The election is a blip. Yes, it does demonstrate that voters in Virginia and New Jersey have had their bellies full of the radical liberal agenda of our new president.

It also demonstrates, in New Jersey, that Christie's discussion of fiscal conservatism was more appealing to voters than his opponent, Democrat Jon Corzine's discussion of Christie's waistline. It was a campaign that demonstrated that negative campaigning doesn't always work. Liberals: Read this and ask yourself how Corzine's strategy worked for him.

The same is true in Virginia where Republican Robert F. McDonnell opened an electoral can of whoop-ass on his Democratic opponent, Creigh Deeds.

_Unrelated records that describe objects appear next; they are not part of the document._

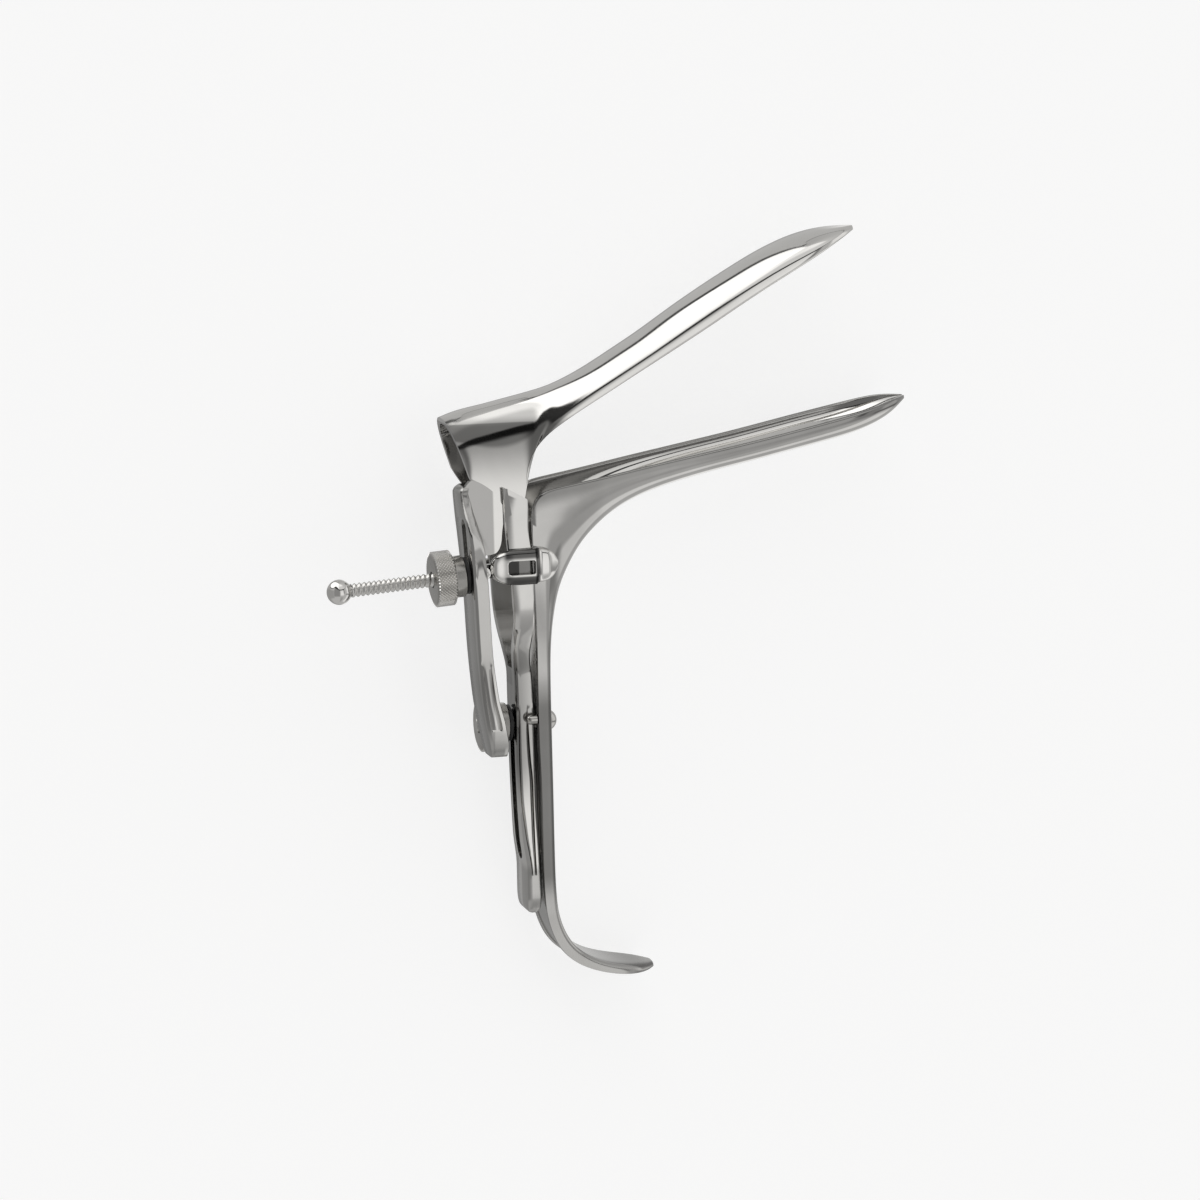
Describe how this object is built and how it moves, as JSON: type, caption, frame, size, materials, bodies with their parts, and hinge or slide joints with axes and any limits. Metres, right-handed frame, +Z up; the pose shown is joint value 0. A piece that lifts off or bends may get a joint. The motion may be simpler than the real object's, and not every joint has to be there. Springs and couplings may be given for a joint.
{
  "type": "vaginal speculum",
  "caption": "Narrow bivalve speculum of polished steel, with a side screw and knurled nut that set the blade angle, and a sliding slotted handle.",
  "frame": {"origin": "centre of the object's footprint, on the surface that it lies on", "axes": "+X along the blades towards their tips, +Y up the handles towards the upper blade, +Z up, towards the side with the thumb lever"},
  "size_m": [0.1672, 0.2044, 0.0403],
  "materials": {
    "polished_steel": "mirror polished stainless steel",
    "satin_steel": "satin stainless steel",
    "knurled_steel": "diamond-knurled stainless steel",
    "dark_washer": "black, matt"
  },
  "bodies": {
    "lower": {"lower_blade": "polished_steel", "keeper_near": "polished_steel", "keeper_far": "polished_steel", "guide_stud_near": "polished_steel", "guide_stud_far": "polished_steel", "handle_screw": "polished_steel"},
    "frame": {"frame": "satin_steel", "hinge_pin_near": "satin_steel", "hinge_pin_far": "satin_steel", "rod_pivot_pin": "satin_steel"},
    "upper": {"upper_blade": "polished_steel", "thumb_lever": "polished_steel"},
    "rod": {"threaded_rod": "satin_steel", "rod_ball": "polished_steel"},
    "nut_carrier": {"nut_washer": "dark_washer"},
    "thumb_nut": {"thumb_nut": "knurled_steel"},
    "clamp_carrier": {"clamp_washer": "dark_washer"},
    "clamp_nut": {"clamp_nut": "knurled_steel"}
  },
  "joints": [
    {"name": "frame_slide", "type": "slide", "parent": "lower", "child": "frame", "axis": [0.0012, 0.9991, 0.0415], "range_m": [0, 0.028]},
    {"name": "upper_blade_hinge", "type": "hinge", "parent": "frame", "child": "upper", "pos_m": [-0.03156, 0.03234, 0.017], "axis": [0.0582, -0.0415, 0.9974], "range_deg": [-23, 0]},
    {"name": "rod_swing", "type": "hinge", "parent": "frame", "child": "rod", "pos_m": [-0.04063, 0.01371, 0.032], "axis": [0.0582, -0.0415, 0.9974], "range_deg": [-24, 1]},
    {"name": "nut_travel", "type": "slide", "parent": "rod", "child": "nut_carrier", "axis": [-0.9963, -0.0657, 0.0554], "range_m": [0, 0.00803]},
    {"name": "nut_spin", "type": "hinge", "parent": "nut_carrier", "child": "thumb_nut", "pos_m": [-0.04063, 0.01371, 0.032], "axis": [-0.9963, -0.0657, 0.0554], "range_deg": [0, 2085]},
    {"name": "clamp_spin", "type": "hinge", "parent": "clamp_carrier", "child": "clamp_nut", "pos_m": [-0.03064, -0.03021, 0.01435], "axis": [-0.9983, -0.0012, 0.0582], "range_deg": [0, 372]},
    {"name": "clamp_travel", "type": "slide", "parent": "lower", "child": "clamp_carrier", "axis": [-0.9983, -0.0012, 0.0582], "range_m": [0, 0.00136]}
  ],
  "couplings": [
    {"joint": "rod_swing", "follows": "upper_blade_hinge", "ratio": 1},
    {"joint": "nut_travel", "follows": "upper_blade_hinge", "m_per_rad": -0.01925},
    {"joint": "nut_spin", "follows": "upper_blade_hinge", "ratio": -88.93},
    {"joint": "clamp_spin", "follows": "clamp_travel", "rad_per_m": 4620}
  ]
}
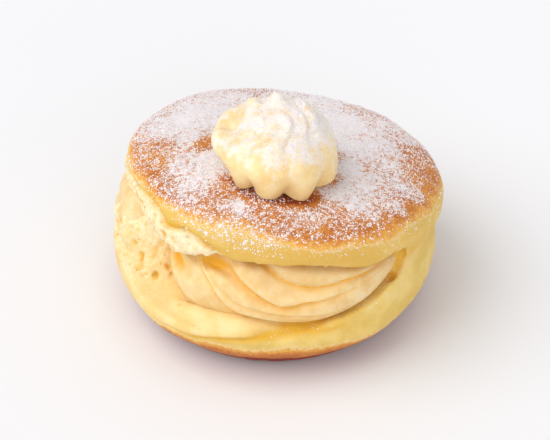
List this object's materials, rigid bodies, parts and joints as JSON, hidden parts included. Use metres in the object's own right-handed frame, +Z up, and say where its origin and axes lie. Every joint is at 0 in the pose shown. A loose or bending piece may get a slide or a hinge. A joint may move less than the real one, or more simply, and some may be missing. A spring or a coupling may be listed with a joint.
{
  "type": "custard doughnut",
  "caption": "Round fried doughnut split at the front, filled with piped custard and topped with a custard rosette, dusted with sugar.",
  "frame": {"origin": "centre of the box of the whole doughnut at the level of its underside, where it rests", "axes": "+Z up, -Y towards the viewer of the picture, the split faces the front left (-Y and -X)"},
  "size_m": [0.0918, 0.0908, 0.0718],
  "materials": {
    "fried_crust": "browned fried dough with a soft yellow side and a dusting of icing sugar",
    "custard": "smooth, slightly moist piped custard"
  },
  "bodies": {
    "root": {"bun": "fried_crust", "custard_filling": "custard", "custard_rosette": "custard"}
  },
  "joints": []
}
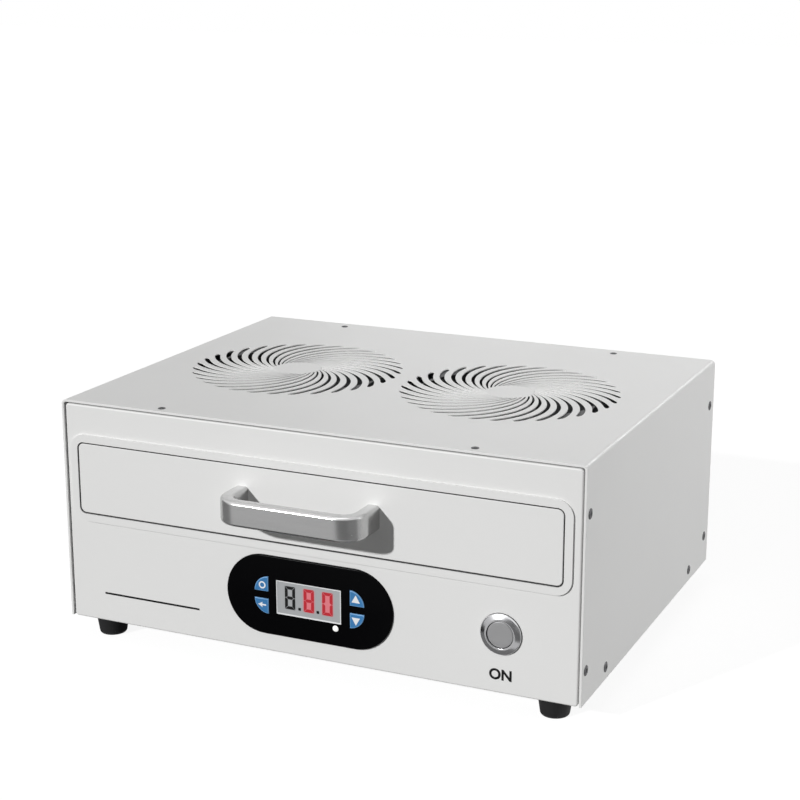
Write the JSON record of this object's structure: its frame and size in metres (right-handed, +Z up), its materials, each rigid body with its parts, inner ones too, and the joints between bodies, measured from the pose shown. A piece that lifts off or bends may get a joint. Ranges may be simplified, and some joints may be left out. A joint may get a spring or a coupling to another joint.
{
  "type": "uv curing box",
  "caption": "Bench-top ultraviolet curing box: sheet-metal case with a pull-out tray drawer, bow handle, timer panel, round start button and spiral fan grilles.",
  "frame": {"origin": "centre of the bounding box's footprint, on the bench under the feet", "axes": "+X to the right as seen from the front, -Y towards the front with the drawer and timer, +Z up"},
  "size_m": [0.3462, 0.3046, 0.1586],
  "materials": {
    "case_paint": "satin",
    "drawer_paint": "satin",
    "frame_steel": "satin",
    "tray_steel": "satin",
    "slide_steel": "satin",
    "lamp_metal": "satin",
    "lamp_board": "matte",
    "emitter": "gloss",
    "fan_plastic": "matte",
    "handle_metal": "satin",
    "screw_dark": "satin",
    "screw_zinc": "satin",
    "spring_steel": "satin",
    "bezel_black": "gloss",
    "moulded_black": "matte",
    "window_grey": "gloss",
    "key_blue": "satin",
    "indicator": "gloss",
    "button_chrome": "polished",
    "cap_metal": "satin",
    "circuit_green": "satin",
    "supply_metal": "satin",
    "terminal_black": "matte",
    "driver_metal": "matte",
    "pin_metal": "polished",
    "rocker_black": "gloss",
    "magnet_metal": "satin",
    "mat_silicone": "matte",
    "foot_rubber": "matte"
  },
  "bodies": {
    "case": {"base_pan": "case_paint", "front_panel": "case_paint", "rear_panel": "case_paint", "top_cover": "case_paint", "side_plate_left": "frame_steel", "side_plate_right": "frame_steel", "mid_deck": "frame_steel", "slide_outer_left": "slide_steel", "slide_outer_right": "slide_steel", "lamp_plate": "lamp_metal", "lamp_board_left": "lamp_board", "lamp_board_right": "lamp_board", "lamp_emitters": "emitter", "fan_shelf": "frame_steel", "fan_frames": "fan_plastic", "fan_screws": "screw_zinc", "drawer_sensor": "moulded_black", "timer_bezel": "bezel_black", "timer_case": "moulded_black", "timer_board": "circuit_green", "timer_clamp": "moulded_black", "display_window": "window_grey", "indicator_lamp": "indicator", "button_housing": "button_chrome", "button_nut": "screw_zinc", "button_contacts": "moulded_black", "power_supply": "supply_metal", "supply_terminals": "terminal_black", "lamp_driver": "driver_metal", "inlet_socket": "moulded_black", "inlet_pins": "pin_metal", "inlet_screws": "screw_zinc", "switch_frame": "moulded_black", "feet": "foot_rubber", "foot_nuts": "screw_zinc", "cover_side_screws": "screw_dark", "cover_top_screws": "screw_dark", "clip_nuts": "spring_steel"},
    "drawer": {"drawer_front": "drawer_paint", "drawer_backing": "frame_steel", "tray_floor": "tray_steel", "tray_sides": "tray_steel", "tray_ends": "tray_steel", "tray_mat": "mat_silicone", "handle": "handle_metal", "handle_screws": "screw_zinc", "drawer_magnet": "magnet_metal", "slide_inner_left": "slide_steel", "slide_inner_right": "slide_steel"},
    "slide_middle_left": {"slide_middle_left": "slide_steel"},
    "slide_middle_right": {"slide_middle_right": "slide_steel"},
    "fan_rotor_left": {"fan_rotor_left": "fan_plastic"},
    "fan_rotor_right": {"fan_rotor_right": "fan_plastic"},
    "start_button": {"start_button": "cap_metal"},
    "key_upper_left": {"key_upper_left": "key_blue"},
    "key_lower_left": {"key_lower_left": "key_blue"},
    "key_upper_right": {"key_upper_right": "key_blue"},
    "key_lower_right": {"key_lower_right": "key_blue"},
    "power_rocker": {"power_rocker": "rocker_black"}
  },
  "joints": [
    {"name": "drawer_slide", "type": "slide", "parent": "case", "child": "drawer", "axis": [0, -1, 0], "range_m": [0, 0.2]},
    {"name": "slide_left", "type": "slide", "parent": "case", "child": "slide_middle_left", "axis": [0, -1, 0], "range_m": [0, 0.1]},
    {"name": "slide_right", "type": "slide", "parent": "case", "child": "slide_middle_right", "axis": [0, -1, 0], "range_m": [0, 0.1]},
    {"name": "fan_spin_left", "type": "hinge", "parent": "case", "child": "fan_rotor_left", "pos_m": [-0.0757, 0.0123, 0.1486], "axis": [0, 0, 1], "continuous": true},
    {"name": "fan_spin_right", "type": "hinge", "parent": "case", "child": "fan_rotor_right", "pos_m": [0.0757, 0.0123, 0.1486], "axis": [0, 0, 1], "continuous": true},
    {"name": "start_press", "type": "slide", "parent": "case", "child": "start_button", "axis": [0, 1, 0], "range_m": [0, 0.003], "stiffness_N_per_m": 600, "springref_m": -0.001},
    {"name": "key_press_upper_left", "type": "slide", "parent": "case", "child": "key_upper_left", "axis": [0, 1, 0], "range_m": [0, 0.0005], "stiffness_N_per_m": 1500, "springref_m": -0.0003},
    {"name": "key_press_lower_left", "type": "slide", "parent": "case", "child": "key_lower_left", "axis": [0, 1, 0], "range_m": [0, 0.0005], "stiffness_N_per_m": 1500, "springref_m": -0.0003},
    {"name": "key_press_upper_right", "type": "slide", "parent": "case", "child": "key_upper_right", "axis": [0, 1, 0], "range_m": [0, 0.0005], "stiffness_N_per_m": 1500, "springref_m": -0.0003},
    {"name": "key_press_lower_right", "type": "slide", "parent": "case", "child": "key_lower_right", "axis": [0, 1, 0], "range_m": [0, 0.0005], "stiffness_N_per_m": 1500, "springref_m": -0.0003},
    {"name": "rocker_tilt", "type": "hinge", "parent": "case", "child": "power_rocker", "pos_m": [0.07, 0.1483, 0.0496], "axis": [1, 0, 0], "range_deg": [-18, 0]}
  ],
  "couplings": [
    {"joint": "slide_left", "follows": "drawer_slide", "ratio": 0.5},
    {"joint": "slide_right", "follows": "drawer_slide", "ratio": 0.5}
  ]
}
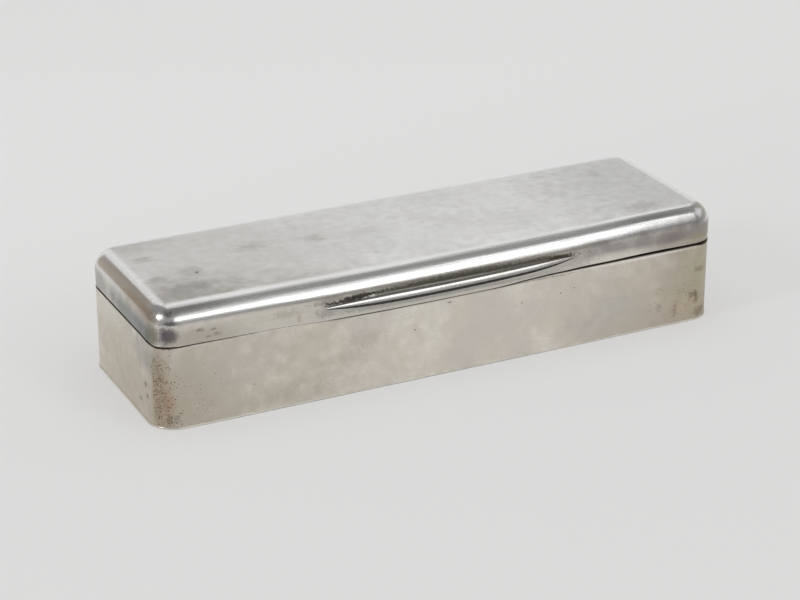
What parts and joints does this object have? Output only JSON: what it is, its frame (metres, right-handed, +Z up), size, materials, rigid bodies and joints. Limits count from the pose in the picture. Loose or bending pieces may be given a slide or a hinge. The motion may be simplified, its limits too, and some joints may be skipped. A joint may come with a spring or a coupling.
{
  "type": "silver table box",
  "caption": "Long narrow lidded table box in plain silver, with rounded corners, a soft-edged hinged lid, a slender thumb piece and a cedar lining.",
  "frame": {"origin": "centre of the base plate's underside, on the surface that the box stands on", "axes": "+X along the box's length, -Y towards the front with the thumb piece, +Z up through the closed lid"},
  "size_m": [0.2004, 0.0659, 0.04],
  "materials": {
    "silver": "satin",
    "silver_gilt": "satin",
    "pin_wire": "satin",
    "cedar": "matte"
  },
  "bodies": {
    "base": {"wall_band": "silver", "base_plate": "silver", "bearer_base": "silver", "knuckle_1_base": "silver", "knuckle_3_base": "silver", "knuckle_5_base": "silver", "knuckle_7_base": "silver", "hinge_pin": "pin_wire", "pin_plug_left": "silver", "pin_plug_right": "silver", "lining_floor": "cedar", "lining_front": "cedar", "lining_back": "cedar", "lining_left": "cedar", "lining_right": "cedar", "lining_divider": "cedar"},
    "lid": {"lid_shell": "silver", "thumb_piece": "silver", "bearer_lid": "silver", "knuckle_2_lid": "silver", "knuckle_4_lid": "silver", "knuckle_6_lid": "silver"}
  },
  "joints": [
    {"name": "lid_hinge", "type": "hinge", "parent": "base", "child": "lid", "pos_m": [0, 0.031, 0.02815], "axis": [-1, 0, 0], "range_deg": [0, 95]}
  ]
}
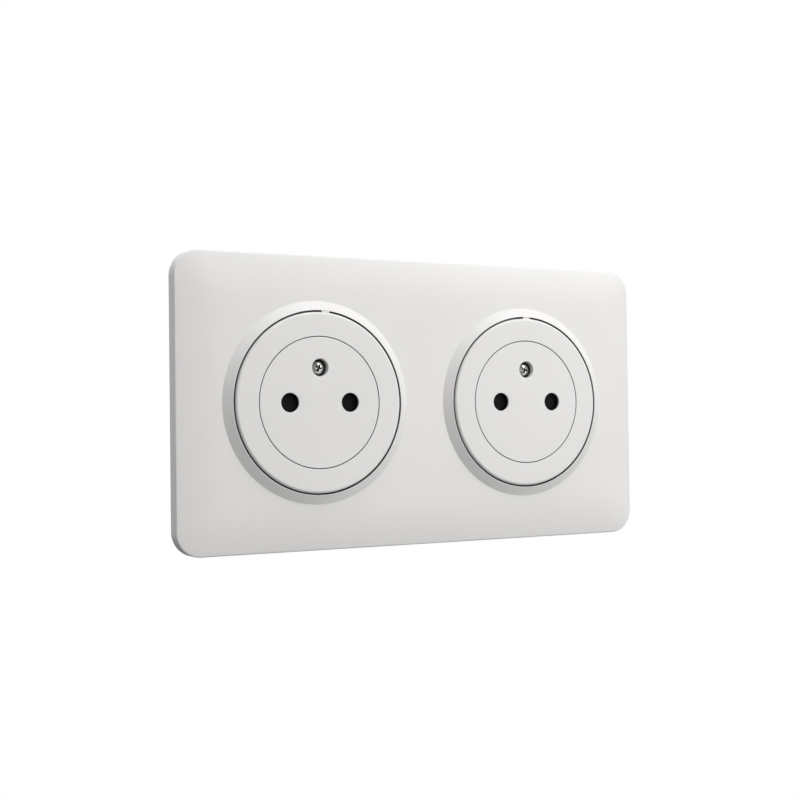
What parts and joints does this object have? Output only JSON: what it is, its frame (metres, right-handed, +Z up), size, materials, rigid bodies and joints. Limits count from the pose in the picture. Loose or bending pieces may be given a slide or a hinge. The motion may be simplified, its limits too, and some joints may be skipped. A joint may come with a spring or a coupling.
{
  "type": "double wall socket",
  "caption": "Flush wall socket: a crowned cover plate over round two-pin modules with shutters, metal support frames and rear push-in terminals.",
  "frame": {"origin": "middle of the cover plate's back plane, on the wall", "axes": "+X to the right along the plate, +Y into the wall, +Z up"},
  "size_m": [0.156, 0.033, 0.085],
  "materials": {
    "plate_plastic": "satin white",
    "module_plastic": "satin white",
    "insulator": "matte dark grey",
    "shutter_plastic": "matte black",
    "button_plastic": "matte orange",
    "frame_steel": "zinc-plated",
    "spring_steel": "bright",
    "screw_steel": "nickel-plated",
    "brass": "bare brass"
  },
  "bodies": {
    "socket": {"cover_plate": "plate_plastic", "left_support_frame": "frame_steel", "left_base_housing": "insulator", "left_rear_cover": "insulator", "left_front_cover": "insulator", "left_housing_screws": "screw_steel", "left_shutter_spring": "spring_steel", "left_trim_ring": "module_plastic", "left_face_insert": "module_plastic", "left_face_screw": "screw_steel", "left_face_screw_insert": "brass", "left_line_contact": "brass", "left_line_contact_spring": "spring_steel", "left_line_clamp_spring": "spring_steel", "left_neutral_contact": "brass", "left_neutral_contact_spring": "spring_steel", "left_neutral_clamp_spring": "spring_steel", "right_support_frame": "frame_steel", "right_base_housing": "insulator", "right_rear_cover": "insulator", "right_front_cover": "insulator", "right_housing_screws": "screw_steel", "right_shutter_spring": "spring_steel", "right_trim_ring": "module_plastic", "right_face_insert": "module_plastic", "right_face_screw": "screw_steel", "right_face_screw_insert": "brass", "right_line_contact": "brass", "right_line_contact_spring": "spring_steel", "right_line_clamp_spring": "spring_steel", "right_neutral_contact": "brass", "right_neutral_contact_spring": "spring_steel", "right_neutral_clamp_spring": "spring_steel"},
    "left_shutter": {"left_shutter": "shutter_plastic"},
    "left_line_release_button": {"left_line_release_button": "button_plastic"},
    "left_neutral_release_button": {"left_neutral_release_button": "button_plastic"},
    "right_shutter": {"right_shutter": "shutter_plastic"},
    "right_line_release_button": {"right_line_release_button": "button_plastic"},
    "right_neutral_release_button": {"right_neutral_release_button": "button_plastic"}
  },
  "joints": [
    {"name": "left_shutter_turn", "type": "hinge", "parent": "socket", "child": "left_shutter", "pos_m": [-0.0355, -0.0048, 0], "axis": [0, -1, 0], "range_deg": [0, 38], "stiffness_Nm_per_rad": 0.002, "springref_deg": -17.19, "deforming": ["left_shutter_spring"]},
    {"name": "left_line_release_press", "type": "slide", "parent": "socket", "child": "left_line_release_button", "axis": [0, -1, 0], "range_m": [0, 0.0015], "stiffness_N_per_m": 2000, "springref_m": -0.0005, "deforming": ["left_line_clamp_spring"]},
    {"name": "left_neutral_release_press", "type": "slide", "parent": "socket", "child": "left_neutral_release_button", "axis": [0, -1, 0], "range_m": [0, 0.0015], "stiffness_N_per_m": 2000, "springref_m": -0.0005, "deforming": ["left_neutral_clamp_spring"]},
    {"name": "right_shutter_turn", "type": "hinge", "parent": "socket", "child": "right_shutter", "pos_m": [0.0355, -0.0048, 0], "axis": [0, -1, 0], "range_deg": [0, 38], "stiffness_Nm_per_rad": 0.002, "springref_deg": -17.19, "deforming": ["right_shutter_spring"]},
    {"name": "right_line_release_press", "type": "slide", "parent": "socket", "child": "right_line_release_button", "axis": [0, -1, 0], "range_m": [0, 0.0015], "stiffness_N_per_m": 2000, "springref_m": -0.0005, "deforming": ["right_line_clamp_spring"]},
    {"name": "right_neutral_release_press", "type": "slide", "parent": "socket", "child": "right_neutral_release_button", "axis": [0, -1, 0], "range_m": [0, 0.0015], "stiffness_N_per_m": 2000, "springref_m": -0.0005, "deforming": ["right_neutral_clamp_spring"]}
  ]
}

In up-state New York, the liberal Republican candidate Dede Scozzafava dropped out of the House race between Democrat Bill Owens and conservative candidate Douglas Hoffman. Mr. Hoffman lost. But he had a respectable showing for a politician nobody had heard of before Sarah Palin went out of her way to endorse the Conservative Party candidate just a couple weeks ago. Scozzafava was unattractive to Republicans in her own district because she was what our own Bill Napoli calls a RINO. In this case, though, she's really REALLY REALLY liberal and the outcome of the election should not have surprised anyone.

There was much talk Wednesday about our own blue dog Democrat Stephanie Herseth-Sandlin and what was a good day for the GOP means to Mrs. Sandlin. But she was in trouble before Tuesday's election.

I've said several times on this blog, and in other places, that Herseth-Sandlin would likely have little trouble waltzing back to Washington, if she maintained her conservative ways. But she hasn't. And, for the most part, she has avoided talking publicly about her views on health care. She voted against Bush's bail-out and for Obama's unstimulating stimulus.

Moderate Republicans who voted for her in this state will have viable alternatives from their own party in 2010. And, this is the first time I can honestly say I believe she's in trouble.

Her campaign staff is I'm sure sickened by the election results in New Jersey and Virginia, eventhough it will have little effect on her race, other than a barometer for what people are thinking. And, my suggestion is for them to stock up on Prilosec and Tums.


caheidelberger said...

On District 23: and so in reaction to the allegedly liberal policies of the GOP nominee, the voters send an even more verifiably liberal Democrat to Washington to help Pelosi and Obame do their work? Help me out on that one....

Michael Sanborn said...

You're right Cory. I blame the lateness of the hour for the convoluded nature of the post.

The House vote does indeed tell the radical right that, at least in some parts of the country, the message is not getting through, or it is getting through, but isn't taken seriously.

My point was that the election Tuesday wasn't as significant as the media (on all sides) would have us believe.

Bill Fleming said...

I agree, Mike. This little flurry of elections doesn't mean much, especially to South Dakotans.

The Democrats had the majority of US Governors before the elections, and they still do. New York elected a liberal (big surprise) just not a Republican iberal, SD might well elect a Democratic governor next year, etc, etc.

Move along, move along, nothing to see here folks.